提供一些处理mscoco的代码
note:
1. mscoco共有80类,但是其annotation标注的category_id范围为[1,90],中间有间断。具体见labels.txt
2. coco的annotation json文件把所有图像的标注信息都写到一起了(annotation_examples目录有示例)
参考https://github.com/weiliu89/caffe/tree/ssd/data/coco
-
Download Images and Annotations from MSCOCO. By default, we assume the data is stored in $HOME/data/coco
-
Get the coco code.
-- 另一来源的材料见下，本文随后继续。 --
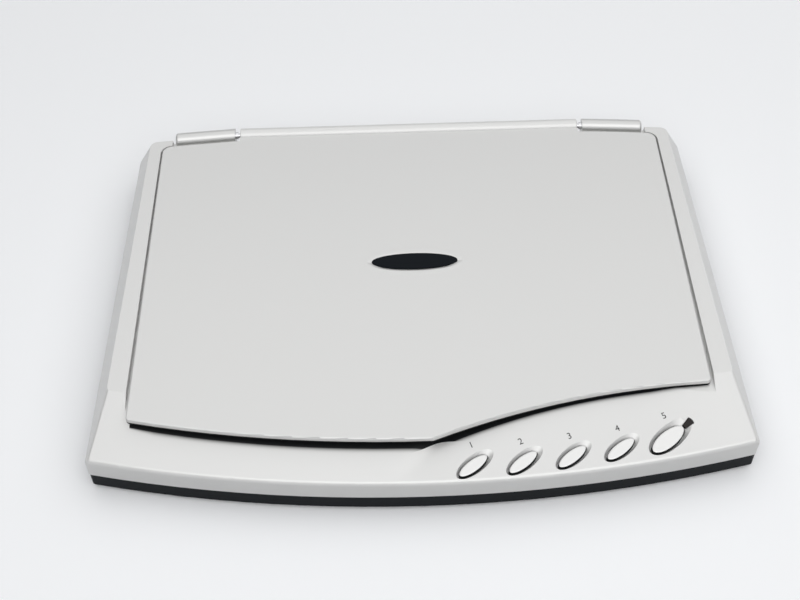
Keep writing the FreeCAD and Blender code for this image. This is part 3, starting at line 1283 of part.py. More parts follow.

We will call the directory that you cloned coco into $COCO_ROOT
git clone https://github.com/weiliu89/coco.git
cd coco
git checkout dev
- Build the coco code.
cd PythonAPI
python setup.py build_ext --inplace
- Split the annotation to many files per image and get the image size info.
# Check scripts/batch_split_annotation.py and change settings accordingly.
python scripts/batch_split_annotation.py
# Create the minival2014_name_size.txt and test-dev2015_name_size.txt in $CAFFE_ROOT/data/coco
python scripts/batch_get_image_size.py
- For CAFFE: create the LMDB file
cd $CAFFE_ROOT
# Create the minival.txt, testdev.txt, test.txt, train.txt in data/coco/
python data/coco/create_list.py
# You can modify the parameters in create_data.sh if needed.
# It will create lmdb files for minival, testdev, test, and train with encoded original image:
# - $HOME/data/coco/lmdb/coco_minival_lmdb
# - $HOME/data/coco/lmdb/coco_testdev_lmdb
# - $HOME/data/coco/lmdb/coco_test_lmdb
# - $HOME/data/coco/lmdb/coco_train_lmdb
# and make soft links at examples/coco/
./data/coco/create_data.sh
- For Tensorflow: create tfrecord
python tf_convert_coco.py